_What is asked:_
Repeat, exactly as written, every line from the one holding "for name, bloom" through the one holding "depsgraph = bpy.context.evaluated_depsgraph_get()". Leave out all other lines.

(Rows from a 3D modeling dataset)
▬▬▬
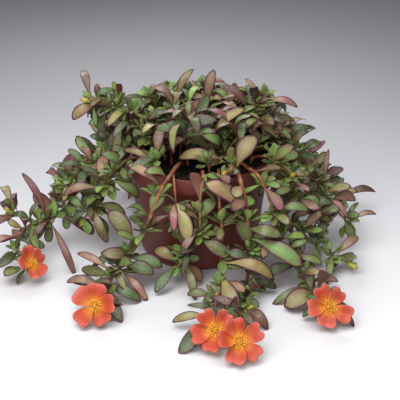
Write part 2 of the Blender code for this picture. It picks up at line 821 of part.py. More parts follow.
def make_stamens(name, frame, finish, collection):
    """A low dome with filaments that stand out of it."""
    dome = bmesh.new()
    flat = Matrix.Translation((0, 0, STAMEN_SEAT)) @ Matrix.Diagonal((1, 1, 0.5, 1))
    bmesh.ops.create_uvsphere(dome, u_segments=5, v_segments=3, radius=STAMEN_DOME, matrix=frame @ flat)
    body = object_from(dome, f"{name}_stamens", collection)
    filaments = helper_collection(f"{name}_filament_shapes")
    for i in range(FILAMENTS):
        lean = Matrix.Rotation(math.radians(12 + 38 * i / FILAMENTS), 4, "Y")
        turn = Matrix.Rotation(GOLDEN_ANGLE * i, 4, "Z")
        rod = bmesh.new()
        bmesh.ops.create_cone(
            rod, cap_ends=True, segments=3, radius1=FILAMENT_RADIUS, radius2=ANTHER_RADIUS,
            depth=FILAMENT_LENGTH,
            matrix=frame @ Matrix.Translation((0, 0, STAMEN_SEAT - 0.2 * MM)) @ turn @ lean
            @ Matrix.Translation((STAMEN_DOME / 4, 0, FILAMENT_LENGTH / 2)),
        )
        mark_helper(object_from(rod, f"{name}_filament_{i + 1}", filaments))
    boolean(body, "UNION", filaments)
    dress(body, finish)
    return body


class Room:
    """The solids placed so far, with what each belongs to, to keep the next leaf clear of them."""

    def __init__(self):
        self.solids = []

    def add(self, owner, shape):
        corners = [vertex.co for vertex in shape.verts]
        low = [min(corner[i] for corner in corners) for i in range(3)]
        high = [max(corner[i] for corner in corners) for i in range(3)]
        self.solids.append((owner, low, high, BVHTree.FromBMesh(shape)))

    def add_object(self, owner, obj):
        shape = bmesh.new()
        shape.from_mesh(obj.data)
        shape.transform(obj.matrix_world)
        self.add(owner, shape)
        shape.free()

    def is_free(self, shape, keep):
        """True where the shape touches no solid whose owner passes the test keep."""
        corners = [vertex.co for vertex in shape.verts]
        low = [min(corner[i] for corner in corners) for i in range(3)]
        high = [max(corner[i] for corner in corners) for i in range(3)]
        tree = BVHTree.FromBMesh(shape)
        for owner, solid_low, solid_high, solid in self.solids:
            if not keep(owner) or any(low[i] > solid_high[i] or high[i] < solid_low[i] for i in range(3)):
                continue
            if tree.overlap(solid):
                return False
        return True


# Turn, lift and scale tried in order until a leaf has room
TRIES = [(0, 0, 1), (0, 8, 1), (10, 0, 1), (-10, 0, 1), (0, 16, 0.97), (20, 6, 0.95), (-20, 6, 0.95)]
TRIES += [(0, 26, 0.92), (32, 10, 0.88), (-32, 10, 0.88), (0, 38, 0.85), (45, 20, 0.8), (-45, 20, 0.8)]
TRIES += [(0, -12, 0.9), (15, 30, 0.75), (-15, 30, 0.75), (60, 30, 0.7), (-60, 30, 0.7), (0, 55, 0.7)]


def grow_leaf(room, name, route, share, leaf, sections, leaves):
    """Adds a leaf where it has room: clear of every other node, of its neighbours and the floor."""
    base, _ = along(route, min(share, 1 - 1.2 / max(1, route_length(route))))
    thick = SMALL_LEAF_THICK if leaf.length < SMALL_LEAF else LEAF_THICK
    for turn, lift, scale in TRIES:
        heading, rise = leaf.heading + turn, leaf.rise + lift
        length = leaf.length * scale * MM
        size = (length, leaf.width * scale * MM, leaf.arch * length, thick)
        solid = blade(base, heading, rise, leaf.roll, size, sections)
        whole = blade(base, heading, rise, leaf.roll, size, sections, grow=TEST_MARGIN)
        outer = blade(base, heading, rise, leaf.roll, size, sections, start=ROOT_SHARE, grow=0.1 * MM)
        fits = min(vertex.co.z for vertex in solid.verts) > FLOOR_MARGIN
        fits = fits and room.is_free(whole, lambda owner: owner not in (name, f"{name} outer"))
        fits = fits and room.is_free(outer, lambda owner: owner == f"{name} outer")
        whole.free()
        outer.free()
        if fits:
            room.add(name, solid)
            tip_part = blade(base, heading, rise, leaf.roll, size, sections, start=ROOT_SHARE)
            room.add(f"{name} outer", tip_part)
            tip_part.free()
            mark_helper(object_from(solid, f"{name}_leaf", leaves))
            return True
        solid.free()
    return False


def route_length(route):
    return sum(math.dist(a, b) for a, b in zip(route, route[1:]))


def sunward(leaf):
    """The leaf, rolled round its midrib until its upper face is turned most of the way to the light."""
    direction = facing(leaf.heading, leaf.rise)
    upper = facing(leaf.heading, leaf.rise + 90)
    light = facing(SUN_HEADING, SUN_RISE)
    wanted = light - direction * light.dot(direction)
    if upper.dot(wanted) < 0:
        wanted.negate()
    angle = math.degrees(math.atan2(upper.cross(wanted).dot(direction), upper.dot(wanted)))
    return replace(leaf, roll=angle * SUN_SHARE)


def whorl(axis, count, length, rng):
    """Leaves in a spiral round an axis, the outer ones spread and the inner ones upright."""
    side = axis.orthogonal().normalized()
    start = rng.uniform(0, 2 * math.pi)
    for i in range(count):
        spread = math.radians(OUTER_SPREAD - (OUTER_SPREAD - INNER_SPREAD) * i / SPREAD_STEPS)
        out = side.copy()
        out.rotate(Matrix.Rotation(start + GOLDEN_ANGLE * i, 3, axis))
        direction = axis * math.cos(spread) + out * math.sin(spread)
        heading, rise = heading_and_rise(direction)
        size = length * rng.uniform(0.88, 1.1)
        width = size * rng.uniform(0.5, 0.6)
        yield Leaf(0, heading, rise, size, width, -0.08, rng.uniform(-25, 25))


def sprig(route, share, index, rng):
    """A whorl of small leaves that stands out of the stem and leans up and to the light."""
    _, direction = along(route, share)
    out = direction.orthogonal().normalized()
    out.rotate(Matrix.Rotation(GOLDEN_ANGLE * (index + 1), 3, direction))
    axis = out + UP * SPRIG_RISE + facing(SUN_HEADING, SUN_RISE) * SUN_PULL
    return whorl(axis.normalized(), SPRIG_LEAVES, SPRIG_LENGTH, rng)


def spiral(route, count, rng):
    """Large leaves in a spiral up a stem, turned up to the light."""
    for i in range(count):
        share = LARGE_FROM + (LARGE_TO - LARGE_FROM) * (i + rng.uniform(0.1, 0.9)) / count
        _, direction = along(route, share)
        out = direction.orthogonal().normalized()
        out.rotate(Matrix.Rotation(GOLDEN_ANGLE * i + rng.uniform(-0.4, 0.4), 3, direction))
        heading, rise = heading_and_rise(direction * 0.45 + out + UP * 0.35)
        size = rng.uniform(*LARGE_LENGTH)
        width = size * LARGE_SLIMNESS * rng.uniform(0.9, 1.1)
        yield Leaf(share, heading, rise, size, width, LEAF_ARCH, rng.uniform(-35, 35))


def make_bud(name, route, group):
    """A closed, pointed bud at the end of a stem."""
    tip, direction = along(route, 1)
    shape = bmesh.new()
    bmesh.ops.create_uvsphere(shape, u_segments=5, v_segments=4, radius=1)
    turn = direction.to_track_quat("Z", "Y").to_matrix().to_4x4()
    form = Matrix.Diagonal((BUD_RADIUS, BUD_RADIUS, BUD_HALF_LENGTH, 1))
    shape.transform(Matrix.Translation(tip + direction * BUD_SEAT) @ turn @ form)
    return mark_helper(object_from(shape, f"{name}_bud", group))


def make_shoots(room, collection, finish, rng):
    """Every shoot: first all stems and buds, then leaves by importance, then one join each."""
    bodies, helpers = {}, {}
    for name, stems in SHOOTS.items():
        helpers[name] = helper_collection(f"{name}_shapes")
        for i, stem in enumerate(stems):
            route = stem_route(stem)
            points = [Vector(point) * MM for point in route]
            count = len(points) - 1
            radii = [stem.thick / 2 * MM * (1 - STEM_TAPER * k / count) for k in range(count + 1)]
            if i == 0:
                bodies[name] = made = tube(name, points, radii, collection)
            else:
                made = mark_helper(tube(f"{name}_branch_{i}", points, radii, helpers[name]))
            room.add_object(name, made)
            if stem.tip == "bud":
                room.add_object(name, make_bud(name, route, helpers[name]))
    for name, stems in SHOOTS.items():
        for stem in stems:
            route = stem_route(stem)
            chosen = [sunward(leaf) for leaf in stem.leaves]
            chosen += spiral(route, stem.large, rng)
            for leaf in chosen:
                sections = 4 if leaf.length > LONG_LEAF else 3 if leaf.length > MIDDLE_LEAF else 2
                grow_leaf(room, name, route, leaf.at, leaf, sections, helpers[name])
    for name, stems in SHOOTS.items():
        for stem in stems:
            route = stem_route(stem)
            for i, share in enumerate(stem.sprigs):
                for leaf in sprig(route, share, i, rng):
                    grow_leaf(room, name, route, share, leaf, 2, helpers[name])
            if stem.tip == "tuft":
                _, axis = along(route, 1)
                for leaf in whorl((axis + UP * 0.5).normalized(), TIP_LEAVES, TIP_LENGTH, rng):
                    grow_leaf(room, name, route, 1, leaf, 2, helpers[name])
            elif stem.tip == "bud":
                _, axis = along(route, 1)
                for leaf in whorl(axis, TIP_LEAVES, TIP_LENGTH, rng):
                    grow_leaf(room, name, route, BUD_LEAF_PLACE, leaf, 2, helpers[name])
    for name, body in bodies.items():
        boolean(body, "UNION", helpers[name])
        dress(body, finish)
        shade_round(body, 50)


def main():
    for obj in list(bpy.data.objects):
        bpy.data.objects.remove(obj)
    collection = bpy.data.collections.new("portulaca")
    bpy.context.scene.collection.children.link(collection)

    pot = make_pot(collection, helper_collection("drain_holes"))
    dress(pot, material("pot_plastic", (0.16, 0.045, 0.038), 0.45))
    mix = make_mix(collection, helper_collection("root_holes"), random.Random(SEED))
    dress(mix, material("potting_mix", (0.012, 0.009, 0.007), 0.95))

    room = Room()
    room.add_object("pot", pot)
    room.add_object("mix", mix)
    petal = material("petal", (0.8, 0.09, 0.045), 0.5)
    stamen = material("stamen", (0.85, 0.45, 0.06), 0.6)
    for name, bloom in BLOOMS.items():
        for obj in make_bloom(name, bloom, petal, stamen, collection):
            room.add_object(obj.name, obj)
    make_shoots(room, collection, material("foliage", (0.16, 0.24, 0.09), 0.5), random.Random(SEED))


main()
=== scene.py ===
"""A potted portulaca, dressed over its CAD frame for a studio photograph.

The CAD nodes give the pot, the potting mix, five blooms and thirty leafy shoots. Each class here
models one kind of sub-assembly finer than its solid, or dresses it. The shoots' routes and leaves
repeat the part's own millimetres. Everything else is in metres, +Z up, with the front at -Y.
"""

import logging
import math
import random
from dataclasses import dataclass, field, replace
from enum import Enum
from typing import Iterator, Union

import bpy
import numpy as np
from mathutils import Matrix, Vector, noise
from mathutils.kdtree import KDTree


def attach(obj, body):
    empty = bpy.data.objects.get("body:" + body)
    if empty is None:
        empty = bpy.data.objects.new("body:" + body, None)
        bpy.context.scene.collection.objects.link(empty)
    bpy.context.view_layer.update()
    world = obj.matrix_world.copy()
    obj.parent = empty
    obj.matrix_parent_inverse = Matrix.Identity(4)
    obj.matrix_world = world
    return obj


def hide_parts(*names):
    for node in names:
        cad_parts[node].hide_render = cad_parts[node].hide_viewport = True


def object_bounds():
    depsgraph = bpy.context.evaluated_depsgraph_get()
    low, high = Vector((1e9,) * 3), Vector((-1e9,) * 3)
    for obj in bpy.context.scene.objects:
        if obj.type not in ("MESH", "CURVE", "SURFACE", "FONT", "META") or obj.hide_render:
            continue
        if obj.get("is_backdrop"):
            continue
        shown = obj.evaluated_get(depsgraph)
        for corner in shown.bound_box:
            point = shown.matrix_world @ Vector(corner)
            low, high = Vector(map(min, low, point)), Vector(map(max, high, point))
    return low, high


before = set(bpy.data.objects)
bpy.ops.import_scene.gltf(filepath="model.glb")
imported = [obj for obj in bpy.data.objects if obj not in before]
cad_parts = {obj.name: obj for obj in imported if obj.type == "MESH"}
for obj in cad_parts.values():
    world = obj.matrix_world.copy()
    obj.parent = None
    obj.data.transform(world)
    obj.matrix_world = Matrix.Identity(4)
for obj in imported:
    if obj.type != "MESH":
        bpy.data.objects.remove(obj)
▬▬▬
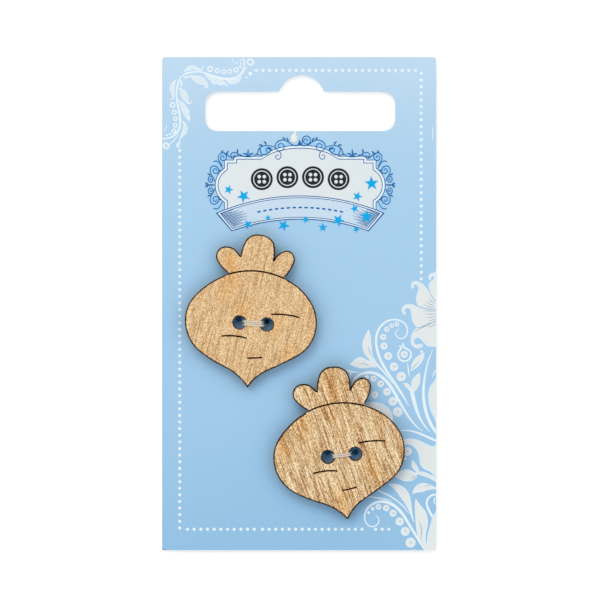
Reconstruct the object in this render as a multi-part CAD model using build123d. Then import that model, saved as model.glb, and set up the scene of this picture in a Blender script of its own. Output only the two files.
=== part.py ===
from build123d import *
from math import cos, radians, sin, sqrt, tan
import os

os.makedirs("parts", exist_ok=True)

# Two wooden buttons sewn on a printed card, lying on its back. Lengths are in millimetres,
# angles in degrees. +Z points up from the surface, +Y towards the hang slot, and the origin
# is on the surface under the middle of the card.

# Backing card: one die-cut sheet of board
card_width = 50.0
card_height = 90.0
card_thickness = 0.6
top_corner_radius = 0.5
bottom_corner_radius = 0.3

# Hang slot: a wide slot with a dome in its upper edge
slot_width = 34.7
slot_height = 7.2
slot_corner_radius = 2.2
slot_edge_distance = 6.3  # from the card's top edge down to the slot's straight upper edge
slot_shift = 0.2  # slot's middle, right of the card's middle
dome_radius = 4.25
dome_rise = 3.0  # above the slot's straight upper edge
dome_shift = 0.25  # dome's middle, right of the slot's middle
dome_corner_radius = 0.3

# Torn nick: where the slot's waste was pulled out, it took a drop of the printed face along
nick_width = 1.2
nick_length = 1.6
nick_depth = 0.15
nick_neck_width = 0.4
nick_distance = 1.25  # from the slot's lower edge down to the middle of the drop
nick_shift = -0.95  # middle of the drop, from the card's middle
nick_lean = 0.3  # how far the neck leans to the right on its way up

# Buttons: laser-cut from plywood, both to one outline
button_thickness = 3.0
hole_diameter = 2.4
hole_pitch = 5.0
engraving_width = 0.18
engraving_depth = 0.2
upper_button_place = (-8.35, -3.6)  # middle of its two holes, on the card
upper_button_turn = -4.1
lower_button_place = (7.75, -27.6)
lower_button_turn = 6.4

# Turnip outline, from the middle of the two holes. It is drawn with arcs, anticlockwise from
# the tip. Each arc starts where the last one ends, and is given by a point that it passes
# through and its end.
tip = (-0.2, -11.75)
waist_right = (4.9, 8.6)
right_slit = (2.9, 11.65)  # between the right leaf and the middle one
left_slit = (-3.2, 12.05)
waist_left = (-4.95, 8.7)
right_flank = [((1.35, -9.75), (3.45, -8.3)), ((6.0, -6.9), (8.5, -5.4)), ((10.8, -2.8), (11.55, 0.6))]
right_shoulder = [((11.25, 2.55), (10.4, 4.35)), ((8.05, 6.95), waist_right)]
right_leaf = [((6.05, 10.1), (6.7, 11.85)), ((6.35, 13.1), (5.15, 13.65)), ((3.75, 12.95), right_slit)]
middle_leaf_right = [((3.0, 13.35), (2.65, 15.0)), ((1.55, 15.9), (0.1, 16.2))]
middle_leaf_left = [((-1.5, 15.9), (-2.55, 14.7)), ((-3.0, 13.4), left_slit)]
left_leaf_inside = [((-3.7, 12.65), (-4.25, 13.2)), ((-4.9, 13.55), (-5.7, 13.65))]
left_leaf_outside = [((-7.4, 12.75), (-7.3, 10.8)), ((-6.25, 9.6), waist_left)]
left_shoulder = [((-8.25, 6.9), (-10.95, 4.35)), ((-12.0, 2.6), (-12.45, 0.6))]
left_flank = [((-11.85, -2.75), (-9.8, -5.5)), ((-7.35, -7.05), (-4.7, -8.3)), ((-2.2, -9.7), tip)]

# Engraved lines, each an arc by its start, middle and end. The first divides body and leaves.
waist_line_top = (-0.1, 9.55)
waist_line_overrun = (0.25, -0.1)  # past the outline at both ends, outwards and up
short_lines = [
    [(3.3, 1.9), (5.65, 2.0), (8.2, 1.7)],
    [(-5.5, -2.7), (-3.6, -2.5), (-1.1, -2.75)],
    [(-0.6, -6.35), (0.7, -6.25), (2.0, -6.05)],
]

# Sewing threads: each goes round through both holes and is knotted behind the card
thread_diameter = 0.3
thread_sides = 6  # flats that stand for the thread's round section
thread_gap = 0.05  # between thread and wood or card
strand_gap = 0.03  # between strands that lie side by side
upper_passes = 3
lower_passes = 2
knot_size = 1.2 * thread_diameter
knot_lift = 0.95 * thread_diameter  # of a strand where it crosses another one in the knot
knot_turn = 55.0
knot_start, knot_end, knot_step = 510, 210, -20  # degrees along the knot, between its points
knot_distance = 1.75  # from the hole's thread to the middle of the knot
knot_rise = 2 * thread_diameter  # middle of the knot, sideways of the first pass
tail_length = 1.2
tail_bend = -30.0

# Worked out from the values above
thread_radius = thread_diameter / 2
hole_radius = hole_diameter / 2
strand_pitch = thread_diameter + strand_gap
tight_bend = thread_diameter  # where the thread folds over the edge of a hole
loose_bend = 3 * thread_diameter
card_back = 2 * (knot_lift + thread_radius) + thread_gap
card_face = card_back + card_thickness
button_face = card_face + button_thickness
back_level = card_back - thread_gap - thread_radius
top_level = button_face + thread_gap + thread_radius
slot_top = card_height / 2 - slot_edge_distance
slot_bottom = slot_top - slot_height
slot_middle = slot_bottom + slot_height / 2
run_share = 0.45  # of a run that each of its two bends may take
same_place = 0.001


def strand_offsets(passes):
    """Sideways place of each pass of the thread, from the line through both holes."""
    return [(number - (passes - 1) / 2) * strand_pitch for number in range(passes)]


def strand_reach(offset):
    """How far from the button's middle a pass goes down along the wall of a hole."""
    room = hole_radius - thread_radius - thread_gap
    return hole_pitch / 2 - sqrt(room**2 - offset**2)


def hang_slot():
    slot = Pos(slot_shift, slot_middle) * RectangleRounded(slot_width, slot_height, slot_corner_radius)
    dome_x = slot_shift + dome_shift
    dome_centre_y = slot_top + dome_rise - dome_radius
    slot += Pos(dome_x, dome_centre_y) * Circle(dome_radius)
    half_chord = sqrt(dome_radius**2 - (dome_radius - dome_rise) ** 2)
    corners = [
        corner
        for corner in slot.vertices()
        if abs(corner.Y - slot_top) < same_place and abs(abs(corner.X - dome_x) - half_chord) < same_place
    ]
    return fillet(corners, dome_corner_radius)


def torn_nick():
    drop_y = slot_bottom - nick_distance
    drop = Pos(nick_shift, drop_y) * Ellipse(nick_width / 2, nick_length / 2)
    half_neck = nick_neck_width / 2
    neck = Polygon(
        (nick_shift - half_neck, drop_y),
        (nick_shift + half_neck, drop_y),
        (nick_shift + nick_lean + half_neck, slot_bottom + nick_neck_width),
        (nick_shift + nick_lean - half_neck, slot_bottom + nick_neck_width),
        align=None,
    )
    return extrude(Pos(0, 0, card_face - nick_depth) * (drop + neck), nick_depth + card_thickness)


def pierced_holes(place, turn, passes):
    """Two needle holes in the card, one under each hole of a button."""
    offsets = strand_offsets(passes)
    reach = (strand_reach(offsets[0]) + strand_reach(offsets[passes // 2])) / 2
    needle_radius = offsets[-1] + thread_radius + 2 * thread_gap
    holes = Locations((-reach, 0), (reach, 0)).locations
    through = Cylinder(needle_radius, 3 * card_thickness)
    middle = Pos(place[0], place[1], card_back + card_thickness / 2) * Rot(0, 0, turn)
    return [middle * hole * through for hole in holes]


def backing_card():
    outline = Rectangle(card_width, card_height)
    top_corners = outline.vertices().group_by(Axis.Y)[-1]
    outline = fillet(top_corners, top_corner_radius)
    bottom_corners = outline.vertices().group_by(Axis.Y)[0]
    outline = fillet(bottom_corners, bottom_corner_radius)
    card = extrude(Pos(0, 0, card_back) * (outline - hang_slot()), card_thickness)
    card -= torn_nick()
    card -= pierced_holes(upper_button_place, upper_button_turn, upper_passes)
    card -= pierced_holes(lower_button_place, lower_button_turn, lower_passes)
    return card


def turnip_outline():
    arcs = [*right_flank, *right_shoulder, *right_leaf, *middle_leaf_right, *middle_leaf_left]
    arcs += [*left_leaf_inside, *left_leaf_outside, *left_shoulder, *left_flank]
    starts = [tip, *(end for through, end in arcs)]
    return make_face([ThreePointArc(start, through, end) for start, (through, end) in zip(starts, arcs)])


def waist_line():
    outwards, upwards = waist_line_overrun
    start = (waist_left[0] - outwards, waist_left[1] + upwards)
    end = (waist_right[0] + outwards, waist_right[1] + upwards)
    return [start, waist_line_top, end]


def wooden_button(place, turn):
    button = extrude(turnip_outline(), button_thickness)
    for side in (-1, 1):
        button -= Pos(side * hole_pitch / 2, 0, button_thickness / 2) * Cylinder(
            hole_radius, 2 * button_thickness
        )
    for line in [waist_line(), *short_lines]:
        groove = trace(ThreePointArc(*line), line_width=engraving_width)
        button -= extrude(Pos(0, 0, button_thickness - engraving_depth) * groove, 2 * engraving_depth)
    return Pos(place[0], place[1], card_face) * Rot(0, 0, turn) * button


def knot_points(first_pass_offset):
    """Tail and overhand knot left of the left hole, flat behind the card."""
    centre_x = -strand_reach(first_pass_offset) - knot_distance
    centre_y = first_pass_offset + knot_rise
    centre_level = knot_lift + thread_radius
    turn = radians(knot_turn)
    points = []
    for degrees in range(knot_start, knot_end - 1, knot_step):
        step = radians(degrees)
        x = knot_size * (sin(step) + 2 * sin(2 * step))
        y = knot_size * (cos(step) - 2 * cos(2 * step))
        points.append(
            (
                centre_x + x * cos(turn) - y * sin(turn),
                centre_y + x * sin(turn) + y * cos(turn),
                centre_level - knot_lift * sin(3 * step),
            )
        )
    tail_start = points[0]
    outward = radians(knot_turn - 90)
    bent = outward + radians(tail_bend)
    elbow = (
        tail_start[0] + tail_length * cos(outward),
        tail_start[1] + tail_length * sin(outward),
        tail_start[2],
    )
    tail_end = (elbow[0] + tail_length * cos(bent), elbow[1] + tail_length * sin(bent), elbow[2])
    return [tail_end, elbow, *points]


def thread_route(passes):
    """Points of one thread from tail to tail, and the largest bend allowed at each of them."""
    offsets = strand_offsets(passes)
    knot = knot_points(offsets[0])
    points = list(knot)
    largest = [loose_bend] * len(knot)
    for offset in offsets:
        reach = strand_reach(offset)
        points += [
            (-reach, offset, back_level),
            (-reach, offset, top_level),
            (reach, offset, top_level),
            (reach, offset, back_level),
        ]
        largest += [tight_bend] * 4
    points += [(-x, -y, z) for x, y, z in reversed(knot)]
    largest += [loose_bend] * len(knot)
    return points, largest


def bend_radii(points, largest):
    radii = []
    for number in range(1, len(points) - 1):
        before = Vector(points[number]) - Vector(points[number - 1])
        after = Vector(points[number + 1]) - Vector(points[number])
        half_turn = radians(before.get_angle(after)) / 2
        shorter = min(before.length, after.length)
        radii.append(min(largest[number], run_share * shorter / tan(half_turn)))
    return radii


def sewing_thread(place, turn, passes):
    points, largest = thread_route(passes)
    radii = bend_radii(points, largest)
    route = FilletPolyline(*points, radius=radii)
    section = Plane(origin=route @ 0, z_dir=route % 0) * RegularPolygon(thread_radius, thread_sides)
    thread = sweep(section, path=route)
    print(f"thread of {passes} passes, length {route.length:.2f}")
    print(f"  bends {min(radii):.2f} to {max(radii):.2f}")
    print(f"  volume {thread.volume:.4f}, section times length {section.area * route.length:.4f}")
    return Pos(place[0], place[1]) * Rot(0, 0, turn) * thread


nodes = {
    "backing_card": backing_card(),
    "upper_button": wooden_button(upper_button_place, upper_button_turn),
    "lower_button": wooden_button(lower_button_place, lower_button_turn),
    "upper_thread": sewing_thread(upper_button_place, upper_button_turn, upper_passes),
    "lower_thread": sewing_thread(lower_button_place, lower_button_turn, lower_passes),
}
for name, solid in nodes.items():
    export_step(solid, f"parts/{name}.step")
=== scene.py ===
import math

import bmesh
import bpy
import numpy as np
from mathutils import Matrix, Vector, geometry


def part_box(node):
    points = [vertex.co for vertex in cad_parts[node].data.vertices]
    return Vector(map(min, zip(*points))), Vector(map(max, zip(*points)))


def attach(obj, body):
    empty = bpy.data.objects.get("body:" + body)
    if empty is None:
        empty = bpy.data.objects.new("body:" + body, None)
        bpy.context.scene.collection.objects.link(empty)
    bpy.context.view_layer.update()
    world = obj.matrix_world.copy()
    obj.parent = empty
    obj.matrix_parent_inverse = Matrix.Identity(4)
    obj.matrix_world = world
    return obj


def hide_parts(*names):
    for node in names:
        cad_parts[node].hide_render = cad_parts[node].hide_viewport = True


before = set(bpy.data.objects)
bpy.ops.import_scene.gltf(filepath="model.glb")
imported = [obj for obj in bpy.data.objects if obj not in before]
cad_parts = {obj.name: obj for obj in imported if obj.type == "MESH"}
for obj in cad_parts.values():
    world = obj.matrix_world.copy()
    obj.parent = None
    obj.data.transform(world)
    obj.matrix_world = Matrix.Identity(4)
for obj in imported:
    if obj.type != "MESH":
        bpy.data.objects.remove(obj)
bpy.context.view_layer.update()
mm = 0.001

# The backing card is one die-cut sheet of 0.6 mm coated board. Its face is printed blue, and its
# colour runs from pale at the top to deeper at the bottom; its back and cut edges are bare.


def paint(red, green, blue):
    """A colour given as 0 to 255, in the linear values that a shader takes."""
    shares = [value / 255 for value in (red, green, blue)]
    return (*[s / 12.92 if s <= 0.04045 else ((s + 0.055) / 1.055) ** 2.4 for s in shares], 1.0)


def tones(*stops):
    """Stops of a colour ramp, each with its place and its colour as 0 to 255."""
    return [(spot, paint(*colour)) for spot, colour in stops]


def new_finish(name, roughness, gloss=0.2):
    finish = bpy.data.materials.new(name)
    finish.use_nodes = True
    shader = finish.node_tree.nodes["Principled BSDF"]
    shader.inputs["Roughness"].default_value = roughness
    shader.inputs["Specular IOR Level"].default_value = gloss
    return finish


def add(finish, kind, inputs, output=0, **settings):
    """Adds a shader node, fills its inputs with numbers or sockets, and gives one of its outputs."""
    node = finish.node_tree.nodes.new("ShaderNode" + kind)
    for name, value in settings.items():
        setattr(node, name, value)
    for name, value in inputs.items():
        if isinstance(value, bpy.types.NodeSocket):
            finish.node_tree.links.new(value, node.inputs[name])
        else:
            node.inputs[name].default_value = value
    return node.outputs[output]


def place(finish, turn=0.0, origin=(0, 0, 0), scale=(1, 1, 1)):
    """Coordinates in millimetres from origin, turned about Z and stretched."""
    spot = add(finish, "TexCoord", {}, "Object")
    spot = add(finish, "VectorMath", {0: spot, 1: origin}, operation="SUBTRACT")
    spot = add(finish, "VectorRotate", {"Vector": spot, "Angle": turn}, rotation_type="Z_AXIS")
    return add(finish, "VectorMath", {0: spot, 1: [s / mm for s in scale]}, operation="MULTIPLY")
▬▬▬
_Solution below:_
    for name, bloom in BLOOMS.items():
        for obj in make_bloom(name, bloom, petal, stamen, collection):
            room.add_object(obj.name, obj)
    make_shoots(room, collection, material("foliage", (0.16, 0.24, 0.09), 0.5), random.Random(SEED))


main()
=== scene.py ===
"""A potted portulaca, dressed over its CAD frame for a studio photograph.

The CAD nodes give the pot, the potting mix, five blooms and thirty leafy shoots. Each class here
models one kind of sub-assembly finer than its solid, or dresses it. The shoots' routes and leaves
repeat the part's own millimetres. Everything else is in metres, +Z up, with the front at -Y.
"""

import logging
import math
import random
from dataclasses import dataclass, field, replace
from enum import Enum
from typing import Iterator, Union

import bpy
import numpy as np
from mathutils import Matrix, Vector, noise
from mathutils.kdtree import KDTree


def attach(obj, body):
    empty = bpy.data.objects.get("body:" + body)
    if empty is None:
        empty = bpy.data.objects.new("body:" + body, None)
        bpy.context.scene.collection.objects.link(empty)
    bpy.context.view_layer.update()
    world = obj.matrix_world.copy()
    obj.parent = empty
    obj.matrix_parent_inverse = Matrix.Identity(4)
    obj.matrix_world = world
    return obj


def hide_parts(*names):
    for node in names:
        cad_parts[node].hide_render = cad_parts[node].hide_viewport = True


def object_bounds():
    depsgraph = bpy.context.evaluated_depsgraph_get()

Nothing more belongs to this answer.